Snowden is eventually whisked away by lawyers before heading underground, and we don’t see him again until the film’s final scene, recorded months after the initial meeting in Hong Kong.
Snowden is reunited with Greenwald, who traveled to Russia to tell him about another leaker in the intelligence community. The whistleblower apparently provided investigative reporter Jeremy Scahill with documents concerning the United States’ drone program and the terrorist watch list. This is all explained through feverishly written notes from Greenwald to Snowden. They don’t know if anyone is listening. The scope of the new disclosures has Snowden astonished, and a bit worried. He wonders if the leaker knows how to protect their identity. Greenwald assures him that the source understands what they’re doing.

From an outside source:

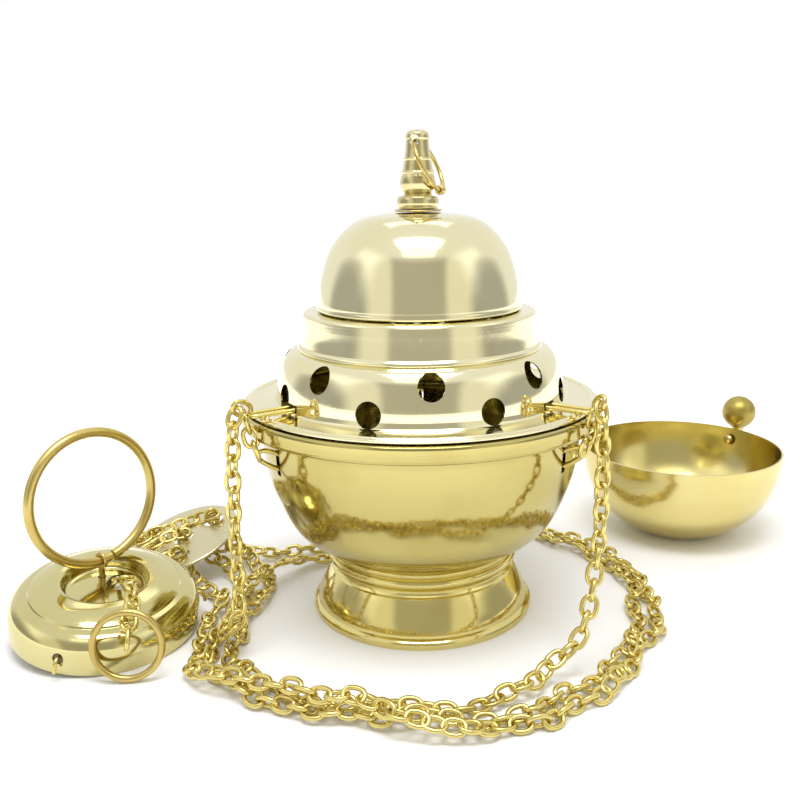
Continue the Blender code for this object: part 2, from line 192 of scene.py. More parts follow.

As the conversation comes to an end, Greenwald rips up the notes. Only one phrase remains visible: “POTUS.”
While the documentary is very much about Snowden, Poitras brings in several other characters to weave together the narrative: William Binney, a former NSA employee who left the agency when he discovered it was spying on Americans; Ben Wizner, Snowden’s American Civil Liberties Union lawyer who, in a meeting with about a half-dozen other attorneys representing Snowden, reminds them about how difficult it is to defend a client charged under the overbroad Espionage Act; and Greenwald, who most Americans are very familiar with by now.
But there is one glaring omission, and that’s the role Poitras played. She remains behind the camera and never steps into the spotlight.

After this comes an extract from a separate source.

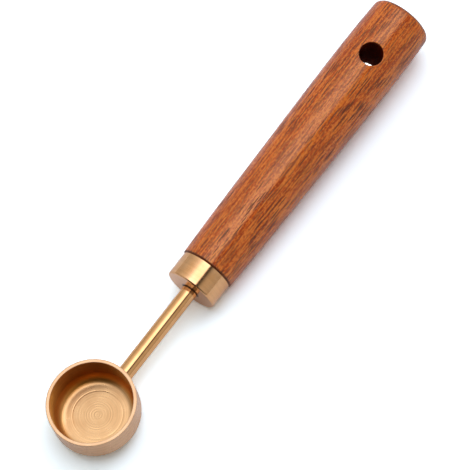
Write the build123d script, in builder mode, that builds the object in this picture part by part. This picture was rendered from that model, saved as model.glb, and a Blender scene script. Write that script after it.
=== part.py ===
from build123d import *
import os

# A measuring spoon: a turned brass cup on a brass stem, screwed through a brass ferrule
# into a turned wooden handle. Lengths are in millimetres.
# The cup is level, with +Z up its axis. The handle points along +X, and the origin is at
# the centre of the cup's underside.

# Cup
cup_diameter = 27.0
cup_wall = 1.1
cup_depth = 10.7
cup_floor = 1.0
cup_base_round = 3.6
cup_inner_round = 3.2
rim_break = 0.15

# Stem
stem_diameter = 4.9
stem_height = 4.0
stem_reach = 46.0
seat_depth = 0.65
thread_diameter = 4.0
thread_pitch = 0.7
thread_depth = 0.38
thread_length = 19.0
undercut_length = 1.4
stem_tip_chamfer = 0.5

# Ferrule
ferrule_diameter = 16.6
ferrule_length = 8.0
ferrule_front_round = 0.5
ferrule_back_chamfer = 0.2
stem_socket_depth = 5.5
socket_chamfer = 0.25
spigot_diameter = 11.0
spigot_length = 5.0
spigot_chamfer = 0.4

# Threaded insert
insert_diameter = 8.0
insert_length = 10.0
insert_groove_depth = 0.4
insert_groove_count = 5
insert_chamfer = 0.3

# Handle
handle_length = 100.0
handle_front_diameter = 17.2
handle_neck_diameter = 18.52
handle_middle_diameter = 19.38
handle_belly_diameter = 20.14
handle_tail_diameter = 19.4
neck_place_share = 0.25
middle_place_share = 0.5
belly_place_share = 0.8
handle_front_chamfer = 0.35
handle_tail_round = 1.9
hanging_hole_diameter = 7.5
hanging_hole_from_tail = 18.3
hanging_hole_turn = 14.0
hanging_hole_break = 0.25

# Clearances: the first four are radial, the last two are lengths along the stem
solder_gap = 0.03
slip_fit = 0.05
glue_gap = 0.1
pilot_gap = 0.3
end_room = 0.3
pilot_run_out = 3.5

# How far a cut runs past the face that it starts from
overrun = 1.0

cup_radius = cup_diameter / 2
cup_height = cup_depth + cup_floor
stem_radius = stem_diameter / 2
seat_place = cup_radius - seat_depth
shoulder_place = stem_reach + stem_socket_depth
stem_end = shoulder_place + thread_length
joint_place = stem_reach + ferrule_length
insert_place = joint_place + spigot_length + end_room
tail_place = joint_place + handle_length
hole_place = tail_place - hanging_hole_from_tail

side_of_stem = Plane(origin=(0, 0, stem_height), x_dir=(1, 0, 0), z_dir=(0, -1, 0))
stem_axis = Axis((0, 0, stem_height), (1, 0, 0))


def across_stem(place):
    """Plane square to the stem, place along it from the cup's axis, facing the handle's tail."""
    return Plane(origin=(place, 0, stem_height), x_dir=(0, 1, 0), z_dir=(1, 0, 0))


# Cup: turned in one piece, with a flat seat cut into its wall for the stem's square end
with BuildPart() as cup:
    with BuildSketch(Plane.XZ):
        with BuildLine():
            Polyline(
                (0, 0),
                (cup_radius, 0),
                (cup_radius, cup_height),
                (cup_radius - cup_wall, cup_height),
                (cup_radius - cup_wall, cup_floor),
                (0, cup_floor),
                close=True,
            )
        make_face()
    revolve(axis=Axis.Z)
    floor_corner = cup.edges().filter_by(GeomType.CIRCLE).group_by(SortBy.RADIUS)[0].sort_by(Axis.Z)[0]
    fillet(floor_corner, radius=cup_inner_round)
    heel = cup.edges().filter_by(GeomType.CIRCLE).sort_by(Axis.Z)[0]
    fillet(heel, radius=cup_base_round)
    rim = cup.faces().filter_by(GeomType.PLANE).sort_by(Axis.Z)[-1]
    fillet(rim.edges(), radius=rim_break)
    with BuildSketch(across_stem(seat_place)):
        Circle(stem_radius + solder_gap)
    extrude(amount=seat_depth + overrun, mode=Mode.SUBTRACT)
cup.part.label = "cup"


# Stem: a plain rod, stepped down inside the ferrule to a thread with an undercut
thread_start = shoulder_place + undercut_length
thread_turns = int((thread_length - undercut_length - stem_tip_chamfer) / thread_pitch)
thread_root = thread_diameter / 2 - thread_depth

stem_outline = [
    (seat_place, 0),
    (seat_place, stem_radius),
    (shoulder_place, stem_radius),
    (shoulder_place, thread_root),
    (thread_start, thread_root),
]
for turn in range(thread_turns):
    root = thread_start + turn * thread_pitch
    stem_outline += [(root + thread_pitch / 2, thread_diameter / 2), (root + thread_pitch, thread_root)]
stem_outline += [
    (stem_end - stem_tip_chamfer, thread_root),
    (stem_end, thread_root - stem_tip_chamfer),
    (stem_end, 0),
]

with BuildPart() as stem:
    with BuildSketch(side_of_stem):
        with BuildLine():
            Polyline(*stem_outline, close=True)
        make_face()
    revolve(axis=stem_axis)
stem.part.label = "stem"


# Ferrule: a turned collar with a spigot behind, bored for the rod in front and the thread behind
with BuildPart() as ferrule:
    with BuildSketch(across_stem(stem_reach)):
        Circle(ferrule_diameter / 2)
    extrude(amount=ferrule_length)
    rims = ferrule.edges().filter_by(GeomType.CIRCLE).sort_by(stem_axis)
    fillet(rims[0], radius=ferrule_front_round)
    rims = ferrule.edges().filter_by(GeomType.CIRCLE).sort_by(stem_axis)
    chamfer(rims[-1], length=ferrule_back_chamfer)
    with BuildSketch(across_stem(joint_place)):
        Circle(spigot_diameter / 2)
    extrude(amount=spigot_length)
    rims = ferrule.edges().filter_by(GeomType.CIRCLE).sort_by(stem_axis)
    chamfer(rims[-1], length=spigot_chamfer)
    with BuildSketch(across_stem(stem_reach)):
        Circle(stem_radius + slip_fit)
    extrude(amount=stem_socket_depth, mode=Mode.SUBTRACT)
    with BuildSketch(across_stem(shoulder_place)):
        Circle(thread_diameter / 2 + slip_fit)
    extrude(amount=ferrule_length + spigot_length, mode=Mode.SUBTRACT)
    mouth = ferrule.edges().filter_by(GeomType.CIRCLE).group_by(stem_axis)[0].sort_by(SortBy.RADIUS)[0]
    chamfer(mouth, length=socket_chamfer)
ferrule.part.label = "ferrule"


# Threaded insert: a grooved sleeve glued into the handle behind the spigot
groove_pitch = insert_length / (insert_groove_count + 1)
insert_radius = insert_diameter / 2

with BuildPart() as threaded_insert:
    with BuildSketch(across_stem(insert_place)):
        Circle(insert_radius)
        Circle(thread_diameter / 2 + slip_fit, mode=Mode.SUBTRACT)
    extrude(amount=insert_length)
    outer_rims = threaded_insert.edges().filter_by(GeomType.CIRCLE).group_by(SortBy.RADIUS)[-1]
    chamfer(outer_rims, length=insert_chamfer)
    with BuildSketch(side_of_stem):
        for groove in range(insert_groove_count):
            middle = insert_place + (groove + 1) * groove_pitch
            with BuildLine():
                Polyline(
                    (middle, insert_radius - insert_groove_depth),
                    (middle - insert_groove_depth - overrun, insert_radius + overrun),
                    (middle + insert_groove_depth + overrun, insert_radius + overrun),
                    close=True,
                )
            make_face()
    revolve(axis=stem_axis, mode=Mode.SUBTRACT)
threaded_insert.part.label = "threaded_insert"


# Handle: turned from one piece of wood and bored from the front, with a cross hole to hang it by,
# which is turned a little about the handle from straight up
hole_direction = Vector(0, 0, 1).rotate(Axis.X, hanging_hole_turn)
across_hole = Plane(origin=(hole_place, 0, stem_height), x_dir=(1, 0, 0), z_dir=hole_direction)

with BuildPart() as handle:
    with BuildSketch(side_of_stem):
        with BuildLine():
            Polyline(
                (tail_place, handle_tail_diameter / 2),
                (tail_place, 0),
                (joint_place, 0),
                (joint_place, handle_front_diameter / 2),
            )
            Spline(
                (joint_place, handle_front_diameter / 2),
                (joint_place + handle_length * neck_place_share, handle_neck_diameter / 2),
                (joint_place + handle_length * middle_place_share, handle_middle_diameter / 2),
                (joint_place + handle_length * belly_place_share, handle_belly_diameter / 2),
                (tail_place, handle_tail_diameter / 2),
            )
        make_face()
    revolve(axis=stem_axis)
    ends = handle.edges().filter_by(GeomType.CIRCLE).sort_by(stem_axis)
    chamfer(ends[0], length=handle_front_chamfer)
    ends = handle.edges().filter_by(GeomType.CIRCLE).sort_by(stem_axis)
    fillet(ends[-1], radius=handle_tail_round)
    with BuildSketch(across_stem(joint_place)):
        Circle(spigot_diameter / 2 + glue_gap)
    extrude(amount=spigot_length + end_room, mode=Mode.SUBTRACT)
    with BuildSketch(across_stem(insert_place)):
        Circle(insert_radius + glue_gap)
    extrude(amount=insert_length, mode=Mode.SUBTRACT)
    with BuildSketch(across_stem(insert_place)):
        Circle(thread_diameter / 2 + pilot_gap)
    extrude(amount=stem_end - insert_place + pilot_run_out, mode=Mode.SUBTRACT)
    with BuildSketch(across_hole):
        Circle(hanging_hole_diameter / 2)
    extrude(amount=handle_belly_diameter, both=True, mode=Mode.SUBTRACT)
    hole_edges = handle.edges(Select.LAST).filter_by(GeomType.LINE, reverse=True)
    fillet(hole_edges, radius=hanging_hole_break)
handle.part.label = "handle"


os.makedirs("parts", exist_ok=True)
for piece in (cup, stem, ferrule, threaded_insert, handle):
    export_step(piece.part, f"parts/{piece.part.label}.step")
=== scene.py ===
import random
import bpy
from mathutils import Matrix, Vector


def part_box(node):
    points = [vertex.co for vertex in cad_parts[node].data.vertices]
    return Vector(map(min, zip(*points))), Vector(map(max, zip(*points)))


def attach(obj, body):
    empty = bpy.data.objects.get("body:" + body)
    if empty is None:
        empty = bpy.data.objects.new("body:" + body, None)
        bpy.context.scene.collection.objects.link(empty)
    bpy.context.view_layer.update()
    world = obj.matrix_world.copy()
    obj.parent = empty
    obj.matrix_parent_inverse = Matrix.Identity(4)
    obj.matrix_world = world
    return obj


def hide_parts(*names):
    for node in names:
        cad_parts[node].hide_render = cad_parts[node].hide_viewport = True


bl_info = {
    "name": "Measuring Spoon",
    "version": (1, 0, 0),
    "blender": (4, 5, 0),
    "location": "3D View > Sidebar > Spoon",
    "description": "A teaspoon measure with a turned brass cup and a turned wooden handle",
    "category": "Object",
}

from math import atan2, ceil, cos, exp, hypot, pi, radians, sin, sqrt

import bmesh
import bpy
import numpy as np
from bpy.props import FloatProperty, FloatVectorProperty, IntProperty, PointerProperty
from mathutils import Matrix, Vector

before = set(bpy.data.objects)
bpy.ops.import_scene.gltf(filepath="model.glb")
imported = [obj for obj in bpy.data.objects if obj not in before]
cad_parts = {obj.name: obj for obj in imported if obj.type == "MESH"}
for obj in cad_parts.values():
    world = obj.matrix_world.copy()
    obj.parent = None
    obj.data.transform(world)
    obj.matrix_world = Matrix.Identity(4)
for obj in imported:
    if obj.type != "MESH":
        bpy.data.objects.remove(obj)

MM = 0.001
TINY = 1e-9

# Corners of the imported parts' boxes. X runs along the handle, Z up the cup.
CUP_LOW, CUP_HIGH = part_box("cup")
STEM_LOW, STEM_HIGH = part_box("stem")
FERRULE_LOW, FERRULE_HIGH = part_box("ferrule")
INSERT_LOW, INSERT_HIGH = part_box("threaded_insert")
HANDLE_LOW, HANDLE_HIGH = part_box("handle")
STEM_LIFT = (STEM_LOW.z + STEM_HIGH.z) / 2

# Turning: how finely round pieces, small corners and wide corners are divided
ROUND_STEPS = 192
CORNER_STEPS = 6
WIDE_CORNER_STEPS = 14
# How close a holding ring lies to a corner, how far apart rings lie on a long run, and the angle from which
# an edge is shaded sharp
HOLD = 0.06 * MM
RUN = 0.5 * MM
CREASE = radians(32)


# Outlines: lists of (place along the axis, radius)


def corner(place, radius, size, start, end, steps=CORNER_STEPS):
    """Points of a rounded corner about (place, radius), angles in degrees from the axis' direction."""
    points = []
    for step in range(steps + 1):
        angle = radians(start + (end - start) * step / steps)
        points.append((place + size * cos(angle), radius + size * sin(angle)))
    return points


def with_runs(points, run=RUN):
    """The outline with points close to each corner and along every long run, so that it shades flat there."""
    out = [points[0]]
    for (x0, r0), (x1, r1) in zip(points, points[1:]):
        length = hypot(x1 - x0, r1 - r0)
        if length > 4 * HOLD:
            hold = HOLD / length
            count = int((length - 2 * HOLD) / run)
            shares = [hold, 1 - hold]
            shares += [hold + (1 - 2 * hold) * k / (count + 1) for k in range(1, count + 1)]
            out += [(x0 + (x1 - x0) * share, r0 + (r1 - r0) * share) for share in sorted(shares)]
        out.append((x1, r1))
    return out


# Meshes


def along_stem(place, radius, angle):
    """A point at an angle about the stem's axis, from straight up."""
    return Vector((place, -radius * sin(angle), STEM_LIFT + radius * cos(angle)))


def around_cup(place, radius, angle):
    """A point at an angle about the cup's axis."""
    return Vector((radius * cos(angle), radius * sin(angle), place))


def along_hole(turn):
    """The hanging hole's direction, turned about the handle from straight up, and the one across it."""
    return Vector((0.0, -sin(turn), cos(turn))), Vector((0.0, cos(turn), sin(turn)))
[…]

With all the government secrets being exposed, it’s easy to forget about the people who risked everything to make it happen.
Poitras is perhaps this story’s most important character. She was the first to respond to Snowden’s emails and the first member of the public to read the NSA documents.
Yet, she’s seemingly content with remaining in the shadows, while telling the stories that many others would be too fearful to tell.